### abstract ###
The mechanism for cortical folding pattern formation is not fully understood.
Current models represent scenarios that describe pattern formation through local interactions, and one recent model is the intermediate progenitor model.
The intermediate progenitor model describes a local chemically driven scenario, where an increase in intermediate progenitor cells in the subventricular zone correlates to gyral formation.
Here we present a mathematical model that uses features of the IP model and further captures global characteristics of cortical pattern formation.
A prolate spheroidal surface is used to approximate the ventricular zone.
Prolate spheroidal harmonics are applied to a Turing reaction-diffusion system, providing a chemically based framework for cortical folding.
Our model reveals a direct correlation between pattern formation and the size and shape of the lateral ventricle.
Additionally, placement and directionality of sulci and the relationship between domain scaling and cortical pattern elaboration are explained.
The significance of this model is that it elucidates the consistency of cortical patterns among individuals within a species and addresses inter-species variability based on global characteristics and provides a critical piece to the puzzle of cortical pattern formation.
### introduction ###
Cerebral cortical patterns have fascinated scientists for centuries with their beauty and complexity.
Numerous groups relate malformations in sulcal patterns to different diseases in humans, such as autism CITATION and attention deficit/hyperactivity disorder CITATION.
Though many advances have occurred in cortical development and sulcogenesis, the understanding of how sulci form and what factors determine the placement of sulci is still limited.
The cerebral cortex across species displays a variety of shapes and sizes and also wide array of sulcal patterning.
Studying the evolutionary development of sulcal patterns might provide clues about the cortical development taking place in humans.
A major advance in determining how these sulcal patterns form was the introduction of the axonal tension hypothesis CITATION.
This hypothesis describes a mechanically-based scenario where axonal tension, created by developing corticocortical connections in strongly interconnected regions, pulls together gyral walls and creates a folding pattern.
This hypothesis furthered the concept that variability between folding patterns among individuals is genetically driven, not just the consequence of random mechanical buckling from a confined cortex.
Other mechanochemical models have also been proposed to explain morphogenesis in the central nervous system CITATION .
Recently, it has been suggested that a cortical pattern can arise based on regional patterns of intermediate progenitor cells in the subventricular zone CITATION.
The intermediate progenitor model, which builds upon the intermediate progenitor cell hypothesis CITATION, states that during the development of the cortex certain radial glial cells in the ventricular zone are activated to create IP cells that travel to the SVZ.
These IP cells amplify the amount of neurons created in a given radial column.
Furthermore, a subset of IP cells creates a local amplification of neurons in upper cortical layers surrounded by areas of non-amplification, resulting in a wedge shape in the cortex.

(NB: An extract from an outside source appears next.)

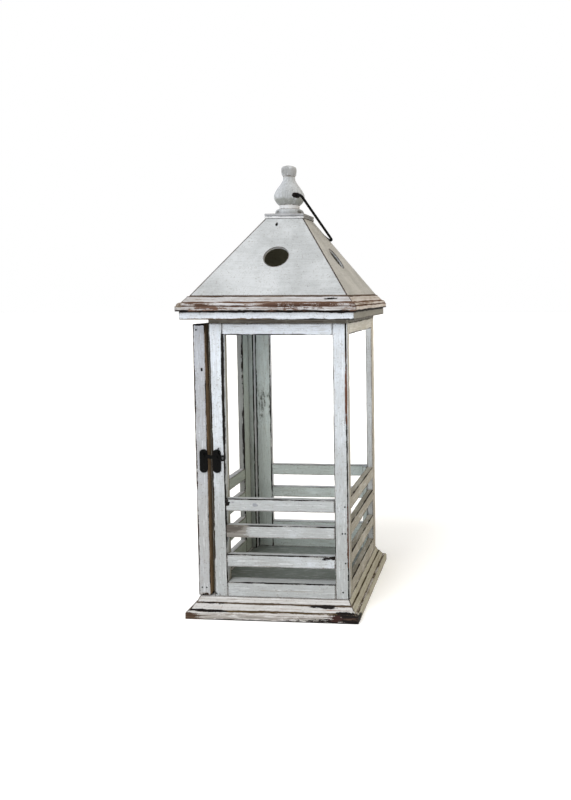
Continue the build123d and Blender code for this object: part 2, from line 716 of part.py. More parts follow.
# ---- bail: a wire loop that rests on the roof's rear right hip ----
hip_slope = math.atan2(roof_rise, roof_run * math.sqrt(2))
hip_level_over_pivot = roof_top + roof_top_half * math.sqrt(2) * math.tan(hip_slope) - pivot_height
seat_distance = bail_wire_radius + bail_seat_gap + hip_level_over_pivot * math.cos(hip_slope)
bail_drop = hip_slope - math.asin(seat_distance / bail_reach)
eye_half = bail_eye_width / 2
tip_half_angle = math.atan2(eye_half, bail_reach)
corner_reach = bail_reach + bail_tip_bend * (1 / math.sin(tip_half_angle) - 1)
wire_end = hole_foot + bail_end_gap
leg_direction = Vector(
    bulge * math.cos(bail_drop),
    bulge * math.cos(bail_drop),
    -math.sin(bail_drop),
)
bail_plane = Plane(
    origin=(0, 0, pivot_height),
    x_dir=tuple(bail_axis),
    z_dir=tuple(bail_axis.cross(leg_direction)),
)
bail_path = bail_plane * FilletPolyline(
    (wire_end, 0),
    (eye_half, 0),
    (0, corner_reach),
    (-eye_half, 0),
    (-wire_end, 0),
    radius=[bail_eye_bend, bail_tip_bend, bail_eye_bend],
)
wire_section = Plane(origin=bail_path @ 0, z_dir=bail_path % 0) * Circle(bail_wire_radius)
save(sweep(wire_section, path=bail_path), "bail_handle")
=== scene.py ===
"""Candle lantern in worn white paint: finishes, hand-worn boards, studio light and camera."""

import logging
import math
from dataclasses import dataclass, field, replace
from enum import Enum

import bmesh
import bpy
from mathutils import Matrix, Vector, noise


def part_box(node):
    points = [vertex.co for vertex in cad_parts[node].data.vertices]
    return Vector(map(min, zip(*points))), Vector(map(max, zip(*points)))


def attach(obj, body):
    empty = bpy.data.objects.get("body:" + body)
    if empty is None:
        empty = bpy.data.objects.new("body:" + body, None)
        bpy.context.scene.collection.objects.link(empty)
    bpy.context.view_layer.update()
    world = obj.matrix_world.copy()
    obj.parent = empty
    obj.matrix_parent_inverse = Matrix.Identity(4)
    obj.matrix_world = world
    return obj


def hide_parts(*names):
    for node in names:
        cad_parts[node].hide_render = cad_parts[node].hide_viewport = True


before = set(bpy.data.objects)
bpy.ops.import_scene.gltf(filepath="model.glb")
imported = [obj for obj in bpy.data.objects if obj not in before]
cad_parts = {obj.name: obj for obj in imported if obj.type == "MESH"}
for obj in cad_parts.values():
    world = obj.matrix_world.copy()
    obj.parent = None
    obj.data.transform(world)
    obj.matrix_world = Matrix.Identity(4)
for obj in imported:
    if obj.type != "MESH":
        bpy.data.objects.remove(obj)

log = logging.getLogger("lantern")
Colour = tuple[float, float, float]
Point = tuple[float, float, float]
Socket = bpy.types.NodeSocket
MM = 0.001
WANDER_SEED = 7  # Blender's own noise offsets change from run to run without it
SHARP_ANGLE = math.radians(45)
POST_MIDDLE = 224.0  # height of the middle of the posts, in millimetres
POST_RUN = 520.0  # reach of a mark that runs the whole way along a post
RAIL_RUN = 500.0  # the same for a rail
LOW_PAINT_TOP = 410.0  # height where the paint stops darkening towards the floor, in millimetres
LOW_PAINT_FADE = 280.0  # height over which it darkens downwards
SIDES = ("front", "right", "back", "left")
INK = (0.005, 0.0035, 0.003)
EARTH = (0.085, 0.055, 0.035)
RUST = (0.13, 0.055, 0.035)
STAIN = (0.22, 0.17, 0.14)
HALO = (0.34, 0.28, 0.23)


class Grain(Enum):
    """Direction in which the wood's fibres run, as an axis number."""

    ACROSS = 0
    DEEP = 1
    UPRIGHT = 2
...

This wedge shape is representative of a gyrus.
This new hypothesis is still being debated CITATION, CITATION and, if correct, could be a scenario for chemically-based pattern formation in the cortex.
Here, a relatively simple and, we believe, elegant chemically-driven mathematical model is proposed to explain how IP cell subsets are distributed spatially and temporally in the developing cortex.
Our model, which we call the Global Intermediate Progenitor model, uses a Turing reaction-diffusion system CITATION containing an activator and inhibitor on a prolate spheroidal surface to determine regional areas of activation of the production of IP cells.
The GIP model allows determination of the placement of the initial sulci underlying observed complex cortical patterns.
It also demonstrates that the initial folds of the arising sulcal pattern are governed by the global shape of the lateral ventricle.
The dependency on the global shape provides a critical piece to the puzzle of cortical development.